In particolare, la Corte di Cassazione ha evidenziato che la formulazione letterale dell’art. 2125 cod. civ. richiede, esclusivamente, che sia fissato un compenso a favore del prestatore di lavoro: ciò nonostante, la Suprema Corte ha rilevato che la sanzione della nullità del patto, prevista dalla norma in esame per mancanza dei requisiti richiesti, rappresentando una sanzione estrema, “porta a ritenere che un requisito di adeguatezza sia implicito nella formulazione dell’art. 2125 cod. civ. e risponda alla stessa ratio sottesa alla imposizione dei limiti di oggetto, tempo e luogo”, con la conseguenza che – salva la possibilità di invocare, ove concretamente applicabili, gli istituti della rescissione per lesione e dell’eccessiva onerosità sopravvenuta previsti dagli artt. 1448 e 1467 cod. civ. – “l’espressa previsione della nullità va riferita alla pattuizione non solo di compensi simbolici, ma anche di compensi manifestamente iniqui o sproporzionati in rapporto al sacrificio richiesto al lavoratore, alla riduzione delle sue capacità di guadagno, indipendentemente dall’utilità che il comportamento richiesto rappresenta per il datore di lavoro, come dal suo ipotetico valore di mercato”.
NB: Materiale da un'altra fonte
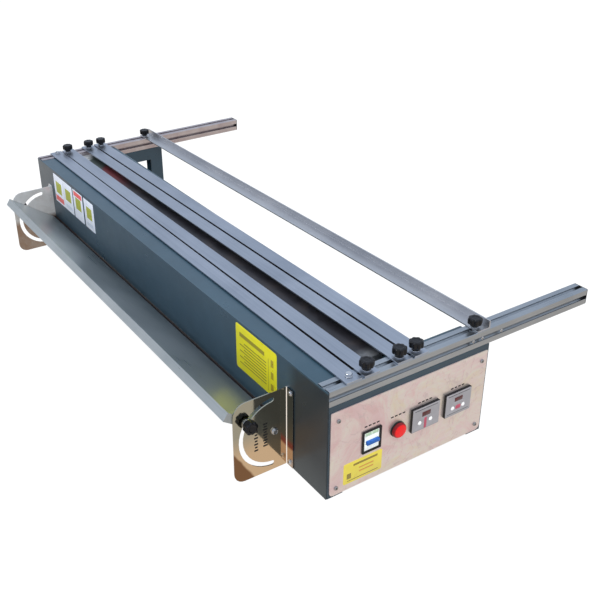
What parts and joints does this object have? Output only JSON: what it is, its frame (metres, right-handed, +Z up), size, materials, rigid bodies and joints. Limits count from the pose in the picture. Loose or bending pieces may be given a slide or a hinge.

Pertanto, ferma restando la necessità di una rigorosa valutazione in ordine al corrispettivo pattuito in favore del prestatore, che deve tener conto del sacrificio imposto nonché di ogni circostanza del caso concreto, la Suprema Corte ha affermato che è necessario distinguere tra la nullità del patto di non concorrenza per indeterminatezza o indeterminabilità del corrispettivo spettante al lavoratore e le ipotesi di nullità derivanti dalla totale assenza di un corrispettivo, ovvero da pattuizioni che prevedano un corrispettivo simbolico, manifestamente iniquo o sproporzionato.

Alla luce di tali principi, la Suprema Corte ha cassato con rinvio la sentenza gravata, rilevando che la motivazione addotta dalla Corte di merito - secondo cui il compenso stabilito nel patto esaminato non sarebbe determinabile in base a parametri oggettivi, in quanto dipendente dalla variabile legata alla durata del rapporto di lavoro - contiene una palese contraddizione “perché dire che un corrispettivo è variabile in relazione alla durata del rapporto di lavoro, non significa affatto che esso non sia determinabile in base a parametri oggettivi, atteso che si ha determinabilità quando sono indicati, anche per relationem, i criteri in base ai quali si fissa la prestazione, così sottratta al mero arbitrio”.

In conclusione, per stabilire se il patto di non concorrenza rispetta i requisiti dell’art. 2125 cod. civ., si deve tener conto della determinabilità o determinatezza del corrispettivo (che non può ritenersi automaticamente esclusa per il fatto che non sia prevista una durata minima garantita del patto ovvero un compenso minimo garantito), nonché verificare che il corrispettivo - determinato o determinabile - non sia simbolico, manifestamente iniquo ovvero sproporzionato rispetto al sacrificio richiesto al lavoratore ed alla riduzione della sua capacità di guadagno.